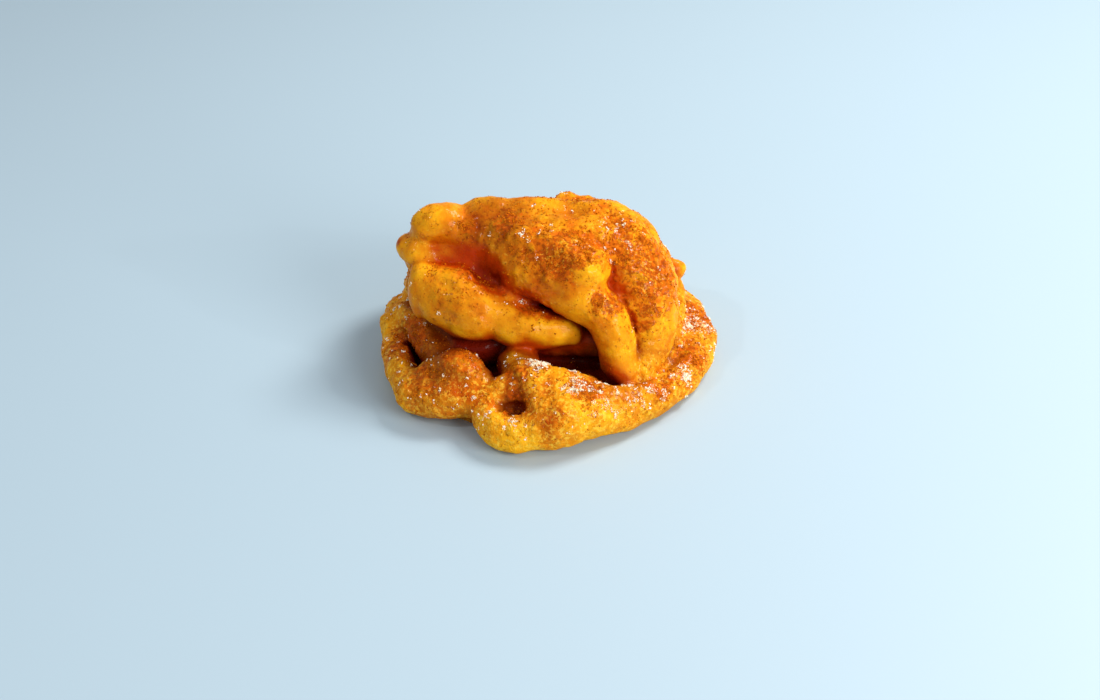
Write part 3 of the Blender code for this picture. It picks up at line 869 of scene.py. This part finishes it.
def doughMaterial():
    look = doughFinish
    material, tree, shader, where = newMaterial("fried_dough")
    hidden, ridge, tone, sandy, dusted, sugared, brownedAndShaded = (
        kept(tree, name) for name in ("hidden", "ridge", "tone", "sandy", "dusted", "sugared", "brownedAndShaded"))
    shifted = tree.nodes.new("ShaderNodeVectorMath")     # for marks that don't line up with the others
    shifted.operation = "ADD"
    shifted.inputs[1].default_value = (0.31, 0.17, 0.23)
    link(tree, where, shifted.inputs[0])
    aside = shifted.outputs[0]

    def across(value, name, full=1.0):
        # from the first setting to the second as the value goes from 0 to full
        return mapRange(tree, value, 0, full, *look[name])

    # the crust: paler where it stands proud, browner in places, with painted light and shade in the tone and
    # in the browner places
    proud = mathNode(tree, "MULTIPLY", ridge, across(brownedAndShaded, "proud"))
    lifted = mathNode(tree, "ADD", tone, proud, clamp=True)
    colour = useEffect(tree, "drift", vector=where, size=look["driftSize"], tone=lifted,
                       unevenness=look["unevenness"], deep=look["deep"], pale=look["pale"])
    colour = mixColour(tree, brownedAndShaded, colour, look["brownedAndShaded"], "MULTIPLY")

    # darker blotches, soft freckles and pale crumbs in the crust
    marked = mapRange(tree, tone, look["paleFrom"], 1.0, 1.0, look["paleMarks"])
    crisp = mathNode(tree, "SUBTRACT", 1.0, mathNode(tree, "MULTIPLY", brownedAndShaded, look["brownedAndShadedCrumbs"]))
    crumbs = mathNode(tree, "MULTIPLY", crisp, across(sandy, "crumbShare"))
    freckles = across(brownedAndShaded, "freckleCover")
    colour, blotch = markOver(tree, where, colour, look["blotch"], look["blotchCover"], "MULTIPLY", marked)
    colour, _ = markOver(tree, aside, colour, look["freckle"], freckles, "MULTIPLY", marked)
    colour, _ = markOver(tree, aside, colour, look["crumb"], across(sandy, "crumbCover"), by=crumbs)

    # painted shade: where other ropes close in, the crust is painted deep red, and darker still in the
    # pockets
    creaseShade = mixColour(tree, sandy, look["creaseShade"], look["dryCreaseShade"])
    for tint, fade in ((creaseShade, "creaseShadeRange"), (look["pocket"], "pocketShadeRange")):
        start, full, share = look[fade]
        colour = mixColour(tree, mapRange(tree, hidden, start, full, 0.0, share), colour, tint)

    # a veil of the finest cinnamon, flecks of it, crumbs that show through, and the finest sugar
    dusty, frosted = (
        mathNode(tree, "ADD", lying, mathNode(tree, "MULTIPLY", sandy, look[share]), clamp=True)
        for lying, share in ((dusted, "sandyDust"), (sugared, "sandySugar")))
    dustFull = look["dustFull"]
    showing = across(dusty, "dustedCrumbCover")
    colour, veil = markOver(tree, where, colour, look["dust"], across(dusty, "dustCover", dustFull))
    colour, fleck = markOver(tree, where, colour, look["fleck"], across(dusty, "fleckCover", dustFull))
    colour, _ = markOver(tree, aside, colour, look["dustedCrumb"], showing, by=crisp)
    colour, _ = markOver(tree, where, colour, look["sugar"], across(frosted, "sugarCover"))
    link(tree, colour, shader.inputs["Base Color"])

    # oily where it is bare, dull where it is dusty or sandy
    rough = mathNode(tree, "MAXIMUM", sandy, mathNode(tree, "MULTIPLY", veil, look["veilRoughness"]))
    patch = mathNode(tree, "SUBTRACT", noiseNode(tree, where, look["patchScale"], 3.0), 0.5)
    rough = mathNode(tree, "ADD", rough, mathNode(tree, "MULTIPLY", patch, look["patchDepth"]))
    link(tree, across(rough, "roughness"), shader.inputs["Roughness"])

    # fine relief
    grain = useEffect(tree, "grain", vector=where, size=look["grainSize"], sharpness=look["grainSharpness"])
    rise = mathNode(tree, "MULTIPLY", grain, across(sandy, "grainShare"))
    wave = noiseNode(tree, where, look["waveScale"], 2.0)
    for height, share in ((wave, "waveShare"), (fleck, "fleckShare"), (blotch, "blotchShare")):
        rise = mathNode(tree, "ADD", rise, mathNode(tree, "MULTIPLY", height, look[share]))
    bump(tree, shader, rise, look["grainDepth"])
    setGlow(shader, look)
    shader.inputs["Specular IOR Level"].default_value = look["specular"]
    shader.inputs["Coat Weight"].default_value = look["oil"]
    shader.inputs["Coat Roughness"].default_value = look["oilRoughness"]
    return material


cinnamonFinish = {
    "deep": (0.28, 0.032, 0.0006), "pale": (0.86, 0.250, 0.006), "driftSize": 0.7, "unevenness": 0.5,
    "roughness": (0.7, 0.9), "grainSize": 0.2, "sharpness": 0.5, "grainDepth": 0.00008,
    "specular": 0.02,
}

sugarFinish = {
    "deep": (0.98, 0.80, 0.46), "pale": (1.0, 0.98, 0.90), "driftSize": 0.6, "unevenness": 0.3,
    "roughness": (0.26, 0.53), "grainSize": 0.18, "sharpness": 0.8, "grainDepth": 0.00006,
    "glow": 0.15, "glowRadius": (1.0, 0.9, 0.7), "glowDepth": 0.0005,
}


def crumbMaterial(name, look):
    material, tree, shader, where = newMaterial(name)
    colour = useEffect(tree, "drift", vector=where, size=look["driftSize"], tone=kept(tree, "shade"),
                       unevenness=look["unevenness"], deep=look["deep"], pale=look["pale"])
    link(tree, colour, shader.inputs["Base Color"])
    grain = useEffect(tree, "grain", vector=where, size=look["grainSize"], sharpness=look["sharpness"])
    link(tree, mapRange(tree, grain, 0.0, 1.0, *look["roughness"]), shader.inputs["Roughness"])
    bump(tree, shader, grain, look["grainDepth"])
    return material, shader


def cinnamonMaterial():
    material, shader = crumbMaterial("cinnamon", cinnamonFinish)
    shader.inputs["Specular IOR Level"].default_value = cinnamonFinish["specular"]
    return material


def sugarMaterial():
    material, shader = crumbMaterial("sugar", sugarFinish)
    setGlow(shader, sugarFinish)
    return material


# table top, light and camera

studio = {
    "floor": (0.46, 0.59, 0.68), "floorSide": 8.0, "floorCells": 12,
    "floorDrift": 160.0, "floorUnevenness": 0.1, "floorShade": 0.96, "floorRoughness": 0.55,
    "world": (0.90, 0.95, 1.0), "worldStrength": 0.44,
    "aim": (0, 0, 0.02),                 # metres
    # lamps: where and side in metres, power in watts, colour
    "key": ((0.46, 0.22, 0.62), 0.26, 4.95, (1.0, 0.98, 0.94)),
    "fill": ((0.58, -0.62, 0.40), 0.45, 6.1, (1.0, 0.99, 0.97)),
    "leftSpark": ((-0.36, -0.20, 0.58), 0.028, 0.45, (1.0, 0.99, 0.97)),
    "rightSpark": ((0.53, -0.345, 0.29), 0.025, 0.4, (1.0, 0.99, 0.97)),
}


def softLamp(name, where, side, power, colour):
    lamp = bpy.data.lights.new(name, "AREA")
    lamp.size = side
    lamp.energy = power
    lamp.color = colour
    holder = bpy.data.objects.new(name, lamp)
    scene.collection.objects.link(holder)
    holder.location = where
    aim = Vector(where) - Vector(studio["aim"])          # a lamp shines along its own -Z
    holder.rotation_euler = aim.to_track_quat("Z", "Y").to_euler()


def floorPiece():
    bm = bmesh.new()
    cells = studio["floorCells"]
    bmesh.ops.create_grid(bm, x_segments=cells, y_segments=cells, size=studio["floorSide"] / 2)
    mesh = bpy.data.meshes.new("floor")
    bm.to_mesh(mesh)
    bm.free()
    floor = bpy.data.objects.new("floor", mesh)
    scene.collection.objects.link(floor)
    material, tree, shader, where = newMaterial("tableTop")
    shade = tuple(channel * studio["floorShade"] for channel in studio["floor"])
    colour = useEffect(tree, "drift", vector=where, size=studio["floorDrift"], tone=0.5,
                       unevenness=studio["floorUnevenness"], deep=shade, pale=studio["floor"])
    link(tree, colour, shader.inputs["Base Color"])
    shader.inputs["Roughness"].default_value = studio["floorRoughness"]
    mesh.materials.append(material)


def setWorld():
    world = bpy.data.worlds.new("studio")
    scene.world = world
    world.use_nodes = True
    background = world.node_tree.nodes["Background"]
    background.inputs["Color"].default_value = (*studio["world"], 1)
    background.inputs["Strength"].default_value = studio["worldStrength"]


viewpoint = {
    "from": (0.000524, -0.36126, 0.258644),              # metres
    "lookDown": 35.1, "roll": 3.0,                       # degrees
    "lens": 50.0, "sensor": 36.0,                        # mm
    "clipStart": 0.01,
}


def addCamera():
    down, roll = math.radians(viewpoint["lookDown"]), math.radians(viewpoint["roll"])
    ahead = Vector((0, math.cos(down), -math.sin(down)))
    up = Vector((0, math.sin(down), math.cos(down)))
    right = Vector((1, 0, 0))
    right, up = (math.cos(roll) * right - math.sin(roll) * up,
                 math.sin(roll) * right + math.cos(roll) * up)
    camera = bpy.data.cameras.new("camera")
    camera.lens = viewpoint["lens"]
    camera.sensor_width = viewpoint["sensor"]
    camera.clip_start = viewpoint["clipStart"]
    holder = bpy.data.objects.new("camera", camera)
    scene.collection.objects.link(holder)
    turn = Matrix((right, up, -ahead)).transposed()
    holder.matrix_world = Matrix.Translation(viewpoint["from"]) @ turn.to_4x4()
    scene.camera = holder


# the cake put together

print("camera, light and table top")
addCamera()
setWorld()
for lampName in ("key", "fill", "leftSpark", "rightSpark"):
    softLamp(lampName, *studio[lampName])
floorPiece()
scene.view_settings.view_transform = "Standard"

print("frying the batter")
cake = fryCake()
print("triangles in the dough:", len(cake.data.polygons))

print("recording the skin")
hidden = recordSkin(cake)
keep(cake.data, "dusted", dustCover(cinnamon, cake, hidden))
keep(cake.data, "sugared", dustCover(sugar, cake, hidden))

print("dusting with cinnamon and sugar")
cinnamonPiece = scatter("cinnamonGrains", cinnamon, cake, hidden)
sugarPiece = scatter("sugarGrains", sugar, cake, hidden)

print("finishes")
cake.data.materials.append(doughMaterial())
cinnamonPiece.data.materials.append(cinnamonMaterial())
sugarPiece.data.materials.append(sugarMaterial())

for piece, slotName in ((cake, "fried_dough"), (cinnamonPiece, "cinnamon"), (sugarPiece, "sugar")):
    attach(piece, "root")
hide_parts("funnel_cake")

● ● ●

__Problem details__. Set down the lines above as they stand, starting with the first line and ending with the line that contains "aside = shifted.outputs[0]".

__Completed exercise__.
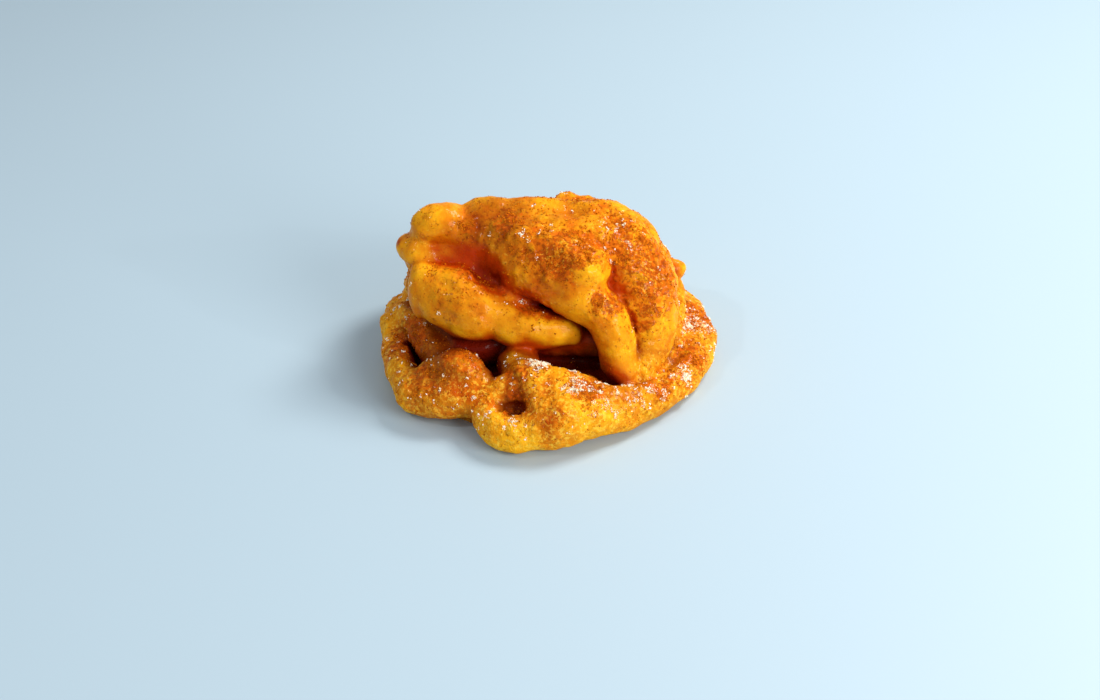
Write part 3 of the Blender code for this picture. It picks up at line 869 of scene.py. This part finishes it.
def doughMaterial():
    look = doughFinish
    material, tree, shader, where = newMaterial("fried_dough")
    hidden, ridge, tone, sandy, dusted, sugared, brownedAndShaded = (
        kept(tree, name) for name in ("hidden", "ridge", "tone", "sandy", "dusted", "sugared", "brownedAndShaded"))
    shifted = tree.nodes.new("ShaderNodeVectorMath")     # for marks that don't line up with the others
    shifted.operation = "ADD"
    shifted.inputs[1].default_value = (0.31, 0.17, 0.23)
    link(tree, where, shifted.inputs[0])
    aside = shifted.outputs[0]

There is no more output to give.